LONDON, March 8 (Reuters) - Nickel prices slumped along with most other industrial metals on worries over a potential global trade war curbing economic growth and metals demand.

"It started with copper and aluminium, and is now turning to those where you have length to liquidate or if you want to build fresh shorts because of fears of a global trade war," said Robin Bhar, head of metals research at Societe Generale.

"You look at equities and they are struggling, the VIX index is slightly higher, so there's clearly risk-off sentiment for the time being."
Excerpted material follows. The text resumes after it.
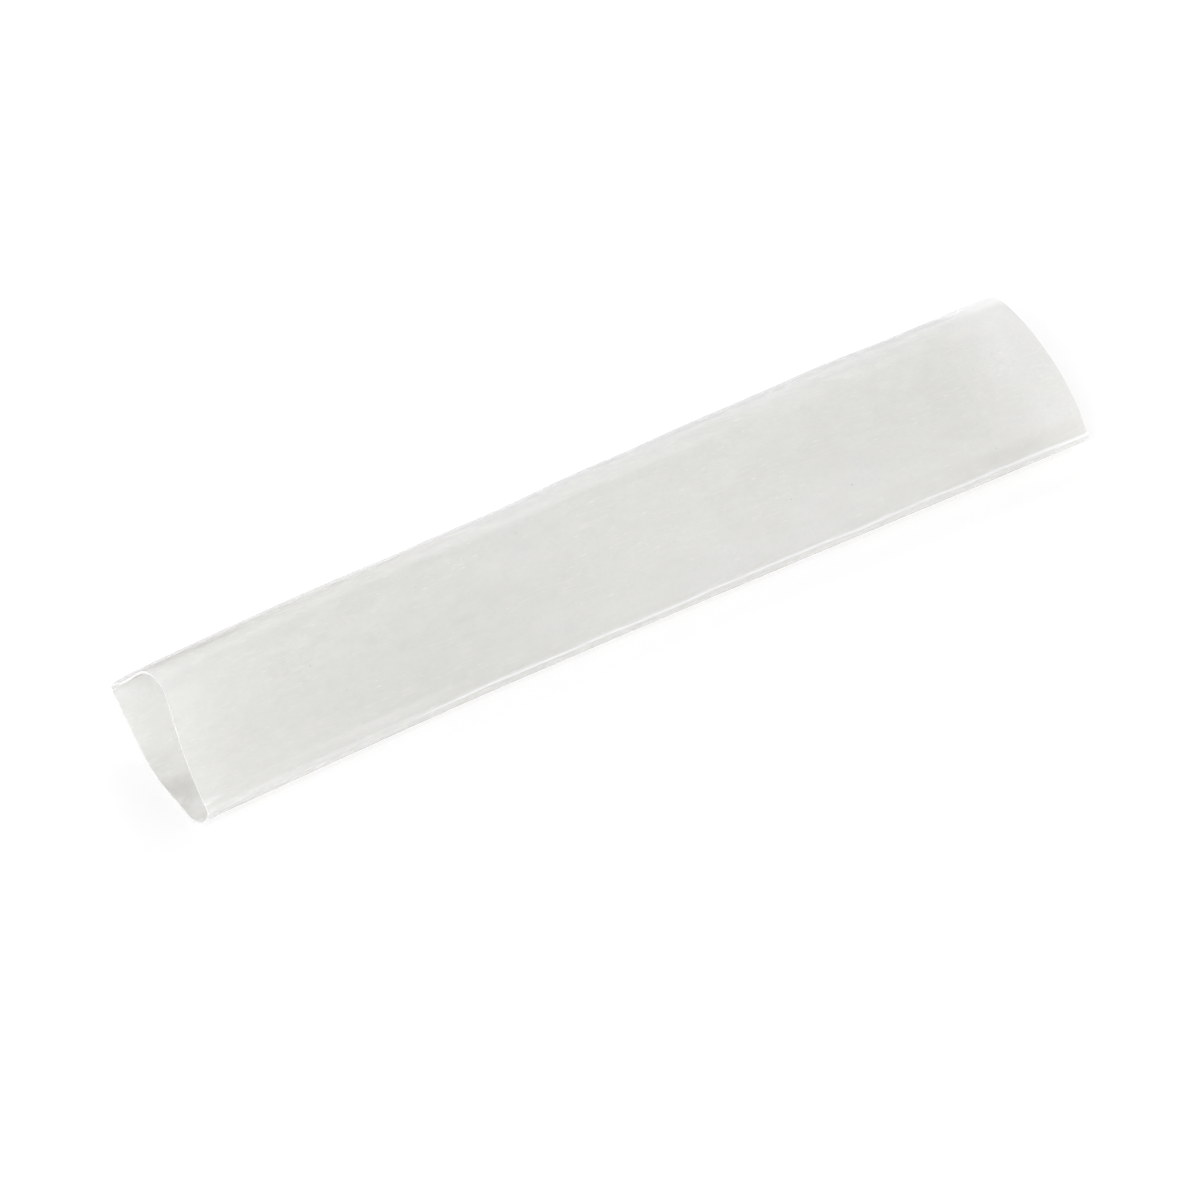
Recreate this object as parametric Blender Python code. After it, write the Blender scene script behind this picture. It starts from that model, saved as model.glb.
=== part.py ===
"""A cut length of clear heat shrink tube, creased flat on two sides by its reel and lying open on a surface.

The tube is one extruded piece. +X runs from the open mouth to the far end, -Y is the side of the front
crease, +Z is up, and the origin is under the middle of the tube, on the surface that it lies on. Metres.
"""
import math

import bmesh
import bpy
import numpy as np

# The stock: its cut length, its bore when it is pressed round, and its wall as supplied.
LENGTH = 0.200
BORE = 0.030
WALL = 0.00045

# The inside bend of the two creases that run along the tube.
CREASE_INSIDE_RADIUS = 0.00045

# How the tube lies is given at three places: the mouth, the waist and the far end. WAIST_PLACE is how far
# the waist is from the mouth. Each value below is a set of three, in that order, blended in between.
WAIST_PLACE = 0.062

# Flat width minus the distance between the creases: how far the tube has opened.
SLACK = (0.0140, 0.0138, 0.0103)
# Sideways place of the middle between the creases, towards the front.
DRIFT = (0.0018, -0.0011, 0.0006)
# Heights of the two creases, at the centres of their bends.
BACK_CREASE_HEIGHT = (0.0120, 0.0098, 0.0062)
FRONT_CREASE_HEIGHT = (0.0074, 0.0052, 0.0058)
# Place of the crown, from the middle between the creases and towards the front.
CROWN_PLACE = (0.0002, -0.0002, -0.0084)
# How far the crown stays level to its back and to its front.
CROWN_BACK_REACH = (0.0063, 0.0051, 0.0073)
CROWN_FRONT_REACH = (0.0067, 0.0057, 0.0108)
# Where the wall leaves the floor, in from the back crease and in from the front crease.
BACK_FOOT_INSET = (0.0185, 0.0114, 0.0040)
FRONT_FOOT_INSET = (0.0076, 0.0050, 0.0080)

# Slopes of the wall at the creases, in degrees from level: above each crease, then below it.
BACK_RISE = (32.0, 45.0, 78.0)
FRONT_FALL = (39.0, 50.0, 53.0)
BACK_TUCK = (33.0, 51.0, 62.0)
FRONT_TUCK = (61.0, 72.0, 61.0)

# How long the wall keeps its slope beside a crease, as a share of its run to the crown or to the foot.
BACK_STIFFNESS = (0.52, 0.86, 0.39)
FRONT_STIFFNESS = (0.70, 0.40, 0.38)
UNDER_STIFFNESS = 0.40

# Facets along the tube, on each curve of a section, across the flat underside and round each crease.
LENGTH_STEPS = 20
CURVE_STEPS = 8
FLAT_STEPS = 4
CREASE_STEPS = 5

# Halvings of the range in which the crown's height is looked for.
CROWN_SEARCH_STEPS = 40


def outer_girth():
    """Length round the outside of the tube, which stays the same however it lies."""
    return math.pi * (BORE + 2 * WALL)


def between(values, distance):
    """Blend a set of three values at a distance from the mouth, smoothly and without overshoot."""
    places = (0.0, WAIST_PLACE, LENGTH)
    spans = np.diff(places)
    slopes = np.diff(values) / spans
    middle = 0.0
    if slopes[0] * slopes[1] > 0:
        weights = (2 * spans[1] + spans[0], spans[1] + 2 * spans[0])
        middle = sum(weights) / (weights[0] / slopes[0] + weights[1] / slopes[1])
    tangents = (slopes[0], middle, slopes[1])
    part = 0 if distance <= WAIST_PLACE else 1
    span = spans[part]
    t = (distance - places[part]) / span
    start = (1 + 2 * t) * (1 - t) ** 2 * values[part] + t * (1 - t) ** 2 * span * tangents[part]
    end = t * t * (3 - 2 * t) * values[part + 1] - t * t * (1 - t) * span * tangents[part + 1]
    return start + end


def direction(degrees):
    """Unit vector across the tube, x towards the front and y up."""
    return np.array((math.cos(math.radians(degrees)), math.sin(math.radians(degrees))))


def curve(start, start_handle, end_handle, end):
    """Points of one smooth curve, with its last point left out."""
    t = np.arange(CURVE_STEPS)[:, None] / CURVE_STEPS
    return (
        (1 - t) ** 3 * start
        + 3 * (1 - t) ** 2 * t * (start + start_handle)
        + 3 * (1 - t) * t * t * (end + end_handle)
        + t ** 3 * end
    )


def bend(centre, radius, first, last):
    """Points of a crease from one wall slope to the next, turning clockwise, with its last point left out."""
    slopes = [first + (last - first) * step / CREASE_STEPS for step in range(CREASE_STEPS)]
    return np.array([centre + radius * direction(slope + 90) for slope in slopes])


def outline(distance, crown_height):
    """Outer outline of the tube at a distance from the mouth, clockwise from under the back crease."""
    radius = CREASE_INSIDE_RADIUS + WALL
    spacing = outer_girth() / 2 - between(SLACK, distance)
    drift = between(DRIFT, distance)
    back = np.array((drift - spacing / 2, between(BACK_CREASE_HEIGHT, distance)))
    front = np.array((drift + spacing / 2, between(FRONT_CREASE_HEIGHT, distance)))
    crown = np.array((drift + between(CROWN_PLACE, distance), crown_height))
    back_foot = np.array((back[0] + between(BACK_FOOT_INSET, distance), 0.0))
    front_foot = np.array((front[0] - between(FRONT_FOOT_INSET, distance), 0.0))

    rise = between(BACK_RISE, distance)
    fall = -between(FRONT_FALL, distance)
    front_under = between(FRONT_TUCK, distance) - 180
    back_under = 180 - between(BACK_TUCK, distance)

    back_top = back + radius * direction(rise + 90)
    front_top = front + radius * direction(fall + 90)
    front_low = front + radius * direction(front_under + 90)
    back_low = back + radius * direction(back_under + 90)

    back_run = np.linalg.norm(crown - back_top) * between(BACK_STIFFNESS, distance)
    front_run = np.linalg.norm(crown - front_top) * between(FRONT_STIFFNESS, distance)
    front_under_run = np.linalg.norm(front_foot - front_low) * UNDER_STIFFNESS
    back_under_run = np.linalg.norm(back_foot - back_low) * UNDER_STIFFNESS
    level_back = np.array((-between(CROWN_BACK_REACH, distance), 0.0))
    level_front = np.array((between(CROWN_FRONT_REACH, distance), 0.0))

    underside = np.arange(FLAT_STEPS)[:, None] / FLAT_STEPS
    return np.concatenate([
        bend(back, radius, back_under, rise),
        curve(back_top, back_run * direction(rise), level_back, crown),
        curve(crown, level_front, -front_run * direction(fall), front_top),
        bend(front, radius, fall, front_under),
        curve(
            front_low,
            front_under_run * direction(front_under),
            np.array((front_under_run, 0.0)),
            front_foot,
        ),
        front_foot + underside * (back_foot - front_foot),
        curve(
            back_foot,
            np.array((-back_under_run, 0.0)),
            -back_under_run * direction(back_under),
            back_low,
        ),
    ])


def girth(points):
    """Length round a closed outline."""
    return np.linalg.norm(np.roll(points, -1, axis=0) - points, axis=1).sum()


def settled_outline(distance):
    """Outline whose crown is as high as the girth of the tube allows."""
    low = 0.0
    high = outer_girth() / 2
    for _ in range(CROWN_SEARCH_STEPS):
        middle = (low + high) / 2
        if girth(outline(distance, middle)) < outer_girth():
            low = middle
        else:
            high = middle
    return outline(distance, (low + high) / 2)


def inset(points, thickness):
    """The outline moved inwards by the thickness of the wall."""
    before = points - np.roll(points, 1, axis=0)
    after = np.roll(points, -1, axis=0) - points
    before /= np.linalg.norm(before, axis=1)[:, None]
    after /= np.linalg.norm(after, axis=1)[:, None]
    along = before + after
    along /= np.linalg.norm(along, axis=1)[:, None]
    inwards = np.stack((along[:, 1], -along[:, 0]), axis=1)
    reach = thickness / (along * before).sum(axis=1)
    return points + inwards * reach[:, None]


def rings():
    """Outer and inner ring of points at each step along the tube, centred on the origin."""
    outer = []
    inner = []
    for step in range(LENGTH_STEPS + 1):
        distance = LENGTH * step / LENGTH_STEPS
        points = settled_outline(distance)
        for skin, shape in ((outer, points), (inner, inset(points, WALL))):
            along = np.full(len(shape), distance - LENGTH / 2)
            skin.append(np.column_stack((along, -shape[:, 0], shape[:, 1])))
    outer = np.array(outer)
    inner = np.array(inner)
    middle = (outer[:, :, 1].min() + outer[:, :, 1].max()) / 2
    outer[:, :, 1] -= middle
    inner[:, :, 1] -= middle
    return outer, inner


def join(bm, first, second):
    """Faces between two rings of the same number of vertices."""
    count = len(first)
    for k in range(count):
        after = (k + 1) % count
        bm.faces.new((first[k], first[after], second[after], second[k]))


def tube_mesh():
    """Outer skin, inner skin and the two cut ends, as one closed body."""
    bm = bmesh.new()
    outer, inner = ([[bm.verts.new(point) for point in ring] for ring in skin] for skin in rings())
    for near, far in zip(outer, outer[1:]):
        join(bm, near, far)
    for near, far in zip(inner, inner[1:]):
        join(bm, far, near)
    join(bm, inner[0], outer[0])
    join(bm, outer[-1], inner[-1])
    bmesh.ops.recalc_face_normals(bm, faces=bm.faces)
    mesh = bpy.data.meshes.new("heat_shrink_tube")
    bm.to_mesh(mesh)
    bm.free()
    mesh.shade_smooth()
    mesh.set_sharp_from_angle(angle=math.radians(40))
    return mesh


def clear_plastic():
    """Hazy clear polyolefin with a soft gloss."""
    material = bpy.data.materials.new("clear_polyolefin")
    material.use_nodes = True
    shader = material.node_tree.nodes["Principled BSDF"]
    shader.inputs["Base Color"].default_value = (0.80, 0.80, 0.78, 1.0)
    shader.inputs["Roughness"].default_value = 0.28
    shader.inputs["Metallic"].default_value = 0.0
    shader.inputs["Alpha"].default_value = 0.45
    return material


def clear_scene():
    """Remove the objects that the scene starts with."""
    for item in list(bpy.data.objects):
        bpy.data.objects.remove(item, do_unlink=True)


def build():
    """Make the tube as one named object."""
    clear_scene()
    mesh = tube_mesh()
    mesh.materials.append(clear_plastic())
    tube = bpy.data.objects.new("heat_shrink_tube", mesh)
    bpy.context.scene.collection.objects.link(tube)


build()
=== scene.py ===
"""Looks of a clear heat shrink tube: film with creases, streaks and scuffs, a pale table and soft light.

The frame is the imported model's: +X from the open mouth to the far end, -Y the side of the front crease,
+Z up, with the floor at zero. Lengths are metres.
"""
import math

import bmesh
import bpy
import numpy as np
from mathutils import Matrix, Vector


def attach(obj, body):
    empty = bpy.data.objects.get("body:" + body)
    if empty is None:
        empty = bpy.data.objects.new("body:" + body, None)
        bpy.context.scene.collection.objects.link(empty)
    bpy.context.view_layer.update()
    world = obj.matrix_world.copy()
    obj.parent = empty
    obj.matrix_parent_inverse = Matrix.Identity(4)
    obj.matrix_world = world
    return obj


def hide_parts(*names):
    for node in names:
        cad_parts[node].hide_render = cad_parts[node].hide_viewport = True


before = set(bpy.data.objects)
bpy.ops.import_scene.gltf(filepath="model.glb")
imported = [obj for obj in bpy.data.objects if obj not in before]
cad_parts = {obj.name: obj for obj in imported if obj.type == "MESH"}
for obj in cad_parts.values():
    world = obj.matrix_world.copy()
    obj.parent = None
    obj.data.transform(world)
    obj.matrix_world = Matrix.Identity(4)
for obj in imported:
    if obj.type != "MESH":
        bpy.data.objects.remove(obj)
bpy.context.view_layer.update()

# The stock: its cut length, its bore when it is pressed round, and its wall as supplied.
LENGTH = 0.200
BORE = 0.030
WALL = 0.00045
CREASE_INSIDE_RADIUS = 0.00045

# How the tube lies, at the mouth, at the waist and at the far end.
WAIST_PLACE = 0.062
SLACK = (0.0140, 0.0138, 0.0103)
DRIFT = (0.0018, -0.0011, 0.0006)
BACK_CREASE_HEIGHT = (0.0120, 0.0098, 0.0062)
FRONT_CREASE_HEIGHT = (0.0074, 0.0052, 0.0058)
CROWN_PLACE = (0.0002, -0.0002, -0.0084)
CROWN_BACK_REACH = (0.0063, 0.0051, 0.0073)
CROWN_FRONT_REACH = (0.0067, 0.0057, 0.0108)
BACK_FOOT_INSET = (0.0185, 0.0114, 0.0040)
FRONT_FOOT_INSET = (0.0076, 0.0050, 0.0080)
BACK_RISE = (32.0, 45.0, 78.0)
FRONT_FALL = (39.0, 50.0, 53.0)
BACK_TUCK = (33.0, 51.0, 62.0)
FRONT_TUCK = (61.0, 72.0, 61.0)
BACK_STIFFNESS = (0.52, 0.86, 0.39)
FRONT_STIFFNESS = (0.70, 0.40, 0.38)
UNDER_STIFFNESS = 0.40

# Facets along the tube, then round each part of a section. Crowding draws those along the tube towards the
# mouth, and those in front of the crown towards the front crease.
LENGTH_STEPS = 220
MOUTH_CROWDING = 1.2
CREASE_STEPS = 12
BACK_STEPS = 80
FRONT_STEPS = 46
FRONT_CROWDING = 1.6
UNDER_STEPS = 16
FLAT_STEPS = 8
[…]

Share markets were relatively calm on Thursday after signs U.S. President Donald Trump could spare some key trade partners from planned protectionist tariffs on steel and aluminium, but the VIX gauge of volatility was up 1.7 percent.

"The selling in base is also driven by CTA sell programs with some metals now seeing shorts established," Alastair Munro, of broker Marex Spectron, said in a note. He was referring to fund tradsing driven by computer algorithms.

* NICKEL: Benchmark nickel was the biggest decliner on the London Metal Exchange, down 2.8 percent at $13,220 a tonne by 1121 GMT. Nickel is the biggest speculative long on the LME, accounting for 13 percent of open interest, according to estimates from Marex Spectron.

* CHINESE FERROUS METAL: Nickel, mainly used to produce stainless steel, was also pressured after Chinese steel and iron ore futures tumbled almost 4 percent on soft demand in the world's top consumer of both commodities and after China warned it will respond as necessary in the event of a trade war.

*NPI: Also weighing on nickel were worries that Chinas output of nickel pig iron was expected to expand almost 15 percent this year to 447,000 tonnes, SP Angel analyst John Meyer said in a note. "Rising production of nickel pig iron across Asia has curbed (price) gains."

* CHINA DATA: Providing some support to metals, data showed that China's exports unexpectedly surged in February, suggesting its economic growth remains resilient even as trade relations with the United States deteriorate.

* ZINC: Three-month LME zinc fell 0.5 percent to $3,242.50 a tonne after touching $3,229, the weakest since Dec. 22.

The spread of cash zinc to the three-month contract <CMZN0-3> moved to a $3.50 discount for cash from a premium of nearly $50 in late February, showing healthier near-term supply.

* ALUMINIUM: LME aluminium was the only LME metal in positive territory, buoyed by consumer buying, rising 0.3 percent to $2,104 a tonne.

* COPPER: LME copper shed 1.5 percent to $6,848 a tonne after data showed China's copper imports fell 20 percent month on month in February.

* COMING UP: European Central Bank interest rate announcement followed by press briefing by ECB President Mario Draghi at 1245 GMT.